Venus had a particular significance for the Julio-Claudian house, for the gens Julia claimed descent from Iulus, which is to say Ascanius, son of Æneas. Now, Æneas was the son of Venus and the mortal Anchises. While Julius Cæsar enjoyed political supremacy, the dictator promoted the worship of Venus Genitrix, that is, Venus the progenitor of the Roman people—and more directly of his own lineage. The mythology of Æneas as forefather of the Romans—already widely accepted—was immortalized in Virgil’s Æneid, composed during the principate of Augustus.

Venus Genitrix is one of the goddess’s victory-bearing manifestations, much like Venus Victrix (Victorious Venus) favoured by Pompey (this was a Latinization of Aphrodite Nicephora), the Venus Felix (the Fortunate Venus) worshipped by Sulla, and the Venus Erycina (Venus of Eryx) credited with victory against the Carthaginians in 215 BCE. The role of Venus could thus extend, in extreme cases, to the military protection of the commonwealth whose foundations she had laid through her illustrious son Æneas.

The Heavenly Venus

Philosophers favoured rather the ‘Heavenly Venus’ (Aphrodite Urania), who presides over spiritual love.

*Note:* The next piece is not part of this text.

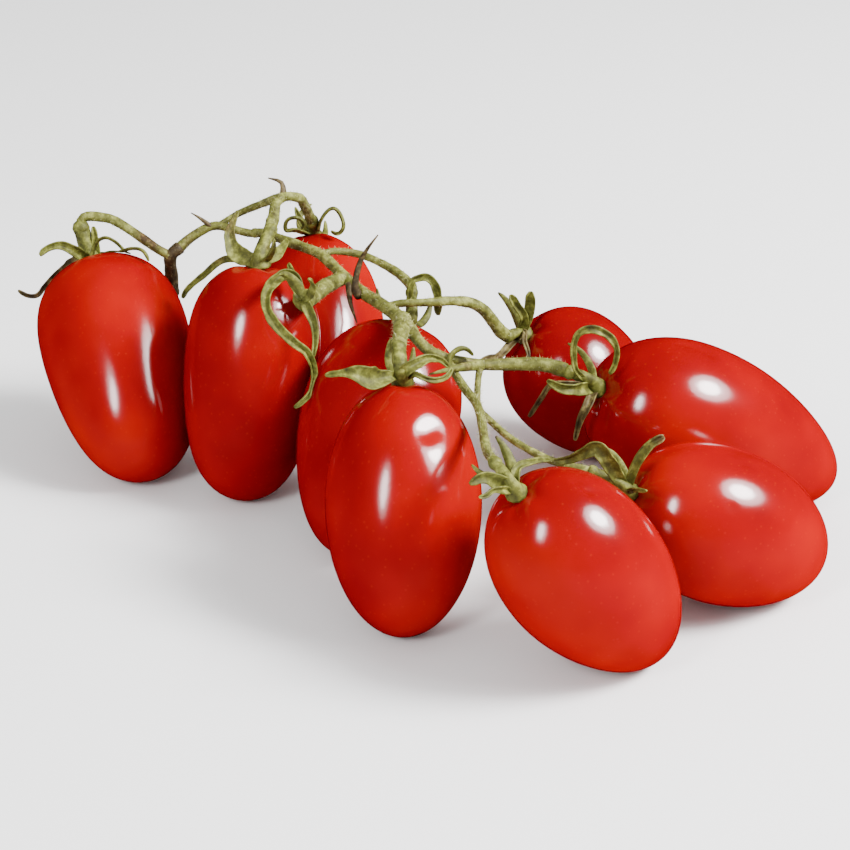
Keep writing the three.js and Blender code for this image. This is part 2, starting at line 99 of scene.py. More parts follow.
# Sepals out of view: bearing round the stalk, length, first lift, how far they curl.
SEPALS = [
    [(80, 13, 10, 70)],
    [(85, 13, 20, 110), (300, 9, 15, 70)],
    [(75, 12, 15, 80), (150, 13, 25, 150), (235, 10, 10, 50)],
    [(60, 12, 20, 90), (120, 12, 15, 60), (200, 11, 10, 50)],
    [(75, 12, 12, 80), (120, 12, 20, 100)],
    [(80, 12, 15, 70), (130, 11, 12, 50)],
    [(75, 12, 15, 80), (125, 12, 20, 70)],
    [(80, 12, 15, 70), (130, 11, 12, 60)],
    [(80, 12, 25, 60)],
]
BACK_SEPAL_WIDTHS = (2, 3.2, 2.4, 0.8)
SEPAL_STEPS = 5
SEPAL_THICKNESS = 0.4
SEPAL_ROLLS = (0.9, 1.6)
SEPAL_TWIST = 35
BLADE_COLUMNS = 8
SEPAL_CLEARANCE = 0.45
STALK_ROOM = 6

# Sepals in view: where the flat side looks (None for one that curls edge-on), widths along it from
# its foot, and the places along it after its foot.
FRONT = Vector((0, -0.9, 0.45))
ABOVE = Vector((0, -0.5, 0.85))
SHAPED_SEPALS = [
    [
        (FRONT, (2.6, 3.4, 3.6, 3.2, 2.6), [(-84.3, 3, 45.1), (-86.9, 2, 46.8), (-89.6, 1, 46.7),
         (-92, 0, 45.3)]),
        (None, (2.4, 2.2, 1.8, 1.5), [(-80, 4, 43.6), (-78.8, 4, 47), (-76.4, 3, 48.7), (-73.9, 2, 47.8),
         (-72.2, 1, 46.4), (-71.2, 0, 45)]),
        (None, (2.2, 2, 1.8, 1.5), [(-77.8, 4, 44), (-75.5, 2, 44.4), (-72.3, 0, 46.4), (-69.5, -1, 47.5),
         (-67.2, -2, 47.4), (-65.6, -3, 45.2)]),
        (FRONT, (2.2, 2, 1.8, 1.5), [(-84.2, 11, 40.5), (-89.8, 16, 35.5), (-95.2, 18, 29.8),
         (-97.2, 18, 27.5), (-99.6, 18, 27.4), (-102, 18, 28.8)]),
        (FRONT, (2.6, 2.6, 2), [(-80.1, 9, 45.8), (-80.5, 10, 49)]),
    ],
    [
        (FRONT, (3, 4.2, 4.4, 3, 1.8, 1.2), [(-40.5, -20.5, 53), (-43.5, -18.5, 54), (-44.8, -16, 57),
         (-44, -14, 59.5), (-43, -12, 61.5)]),
        (FRONT, (2, 1.8, 1.6, 1.4), [(-46, -16, 51), (-51.5, -13.5, 46), (-55.5, -12, 42),
          (-57, -12, 39.5)]),
        (FRONT, (3, 3.4, 2.4, 1.4), [(-34.5, -18.5, 53), (-33, -15, 53.5), (-32, -11, 54)]),
    ],
    [
        (None, (2.4, 2, 1.8, 1.8, 1.6), [(-26, 16, 46), (-25.4, 13, 48.9), (-23.8, 13, 51.5),
         (-22.1, 13, 52.3), (-20.7, 13, 50.5), (-20, 12, 48.3), (-21.2, 12, 46.5), (-23, 12, 47)]),
        (None, (2.6, 2.4, 2, 1.8), [(-31, 8, 49), (-33, 3, 51), (-32.5, 1, 54), (-30.5, 1, 54.5),
         (-29, 2, 53), (-29.5, 3, 51)]),
    ],
    [
        (FRONT, (1.4, 1.4, 1.6, 2.4, 2.8, 2.6), [(-3.2, -30, 50.5), (-1.5, -29.5, 52), (0.7, -29.5, 52.2),
         (2.5, -29.5, 50), (3.2, -30, 46.5), (3, -31, 43.5)]),
    ],
    [
        (FRONT, (1.6, 1.6, 2.2, 5, 5.6, 4, 1.6, 1.4), [(-6.6, -75, 49.4), (-9.2, -77, 49.8),
         (-11.5, -79, 50.9), (-13.9, -80, 52.3), (-15.9, -80, 52.5), (-18, -80, 52.3), (-20.2, -80, 52)]),
        (FRONT, (2.2, 3, 3.4, 3, 2, 1.6), [(-4, -75, 50.8), (-1.8, -74, 51.7), (0.6, -72, 52),
         (3.3, -70, 50.7), (5, -70, 49)]),
        (FRONT, (1.8, 1.6, 1.5, 1.5), [(-2.2, -76, 50.4), (0, -76.5, 49.7), (2, -76, 49), (4.3, -74, 48.8),
         (5.6, -72, 49.9)]),
    ],
    [
        (FRONT, (3, 3.6, 3, 2), [(12.3, -112, 46), (10, -113, 46.4), (8.3, -114, 45.6)]),
        (FRONT, (2, 2, 1.6, 1.4), [(13, -115.5, 45.2), (11.4, -117.5, 45.1), (10, -118.5, 45.3)]),
        (ABOVE, (2.2, 2.2, 1.8, 1.4), [(17.5, -107, 45), (20.7, -103.5, 44.6), (24.6, -99.5, 43)]),
    ],
    [
        (FRONT, (2.5, 3.4, 4, 4, 3, 1.6), [(37.5, -90, 36.5), (35.5, -91.5, 40.3), (34, -92, 42),
         (31.5, -91, 40.3), (28.8, -89, 37.8), (26, -88, 36.8)]),
        (FRONT, (2, 2.2, 2.6, 3), [(42.5, -88.5, 36.2), (45, -88.5, 40.5), (48, -88, 42.3)]),
        (FRONT, (1.6, 1.5, 1.4), [(42, -93.5, 33.2), (44, -97, 34.8)]),
    ],
    [
        (FRONT, (2, 1.4, 1.4, 1.6, 2, 2, 1.6, 1.4), [(32.5, -58, 42.3), (31.7, -58, 45.6),
         (31.6, -58, 48.6), (32.4, -58, 51.2), (34.5, -58, 52.3), (36.8, -58, 52), (39.5, -57.5, 50),
         (40.9, -57.5, 47), (40.5, -57.5, 43.5), (39.5, -57.5, 41.5)]),
        (FRONT, (2.6, 2.8, 2.2, 1.4), [(35, -59, 35), (33.5, -59.5, 31.5), (32.5, -59.5, 26.5)]),
        (FRONT, (1.6, 1.5, 1.5), [(31, -58.5, 39.7), (27, -58, 39.2), (25, -57, 35.6), (22.5, -56, 30.5)]),
        (FRONT, (2.6, 3.4, 3, 2), [(32, -60, 39.2), (29, -61, 40), (26, -60, 41.3)]),
    ],
    [
        (FRONT, (2.4, 2.8, 2.8, 2.6), [(23, -17.5, 37), (21.1, -18, 40.2), (19.6, -18, 43)]),
        (FRONT, (2.6, 3, 3, 3), [(24, -17, 37), (24.6, -17, 40), (24.6, -17, 43.5)]),
        (FRONT, (1.6, 1.4, 1.4), [(23.3, -19, 34), (23, -21.5, 33), (23.7, -23.5, 31.3), (24, -25, 30)]),
        (FRONT, (2.4, 2.4, 2, 1.4), [(20, -21, 32), (18.1, -24, 31), (16.6, -26, 30.7), (14.9, -28, 31.5),
         (12.8, -30, 32)]),
    ],
]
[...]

Statue profanée par des Chrétiens
Mediæval fanaticism, rather than weathering, has reduced this objet d’art and cult statue into an amorphous block.
(Rheinisches Landesmuseum, Trier)

A Case of Christian Ritual Sacrilege

A sculpture of Venus at Trier, in the monastery of Saint Matthias, received ongoing ritual attention during the Middle Ages. Each year during Holy Week, the crowd would gather to hurl stones at the offending ‘idol’. Might the cult of Venus—feminine, sexualized, worldly—have in some wise been recognized as a potent antithesis of Christianity? The physical effects of this practice, at any rate, are plain. A marble statue of the Venus Anadyomene type (that is, Venus drying her hair as she rises out of the sea) was reduced back into crude and shapeless stone.Eberhard Sauer (1996), The end of paganism in the north-western provinces of the Roman Empire, p. 92. May we not take this as a fitting symbol of the cultures of paganism and Christianity, and their respective fruits?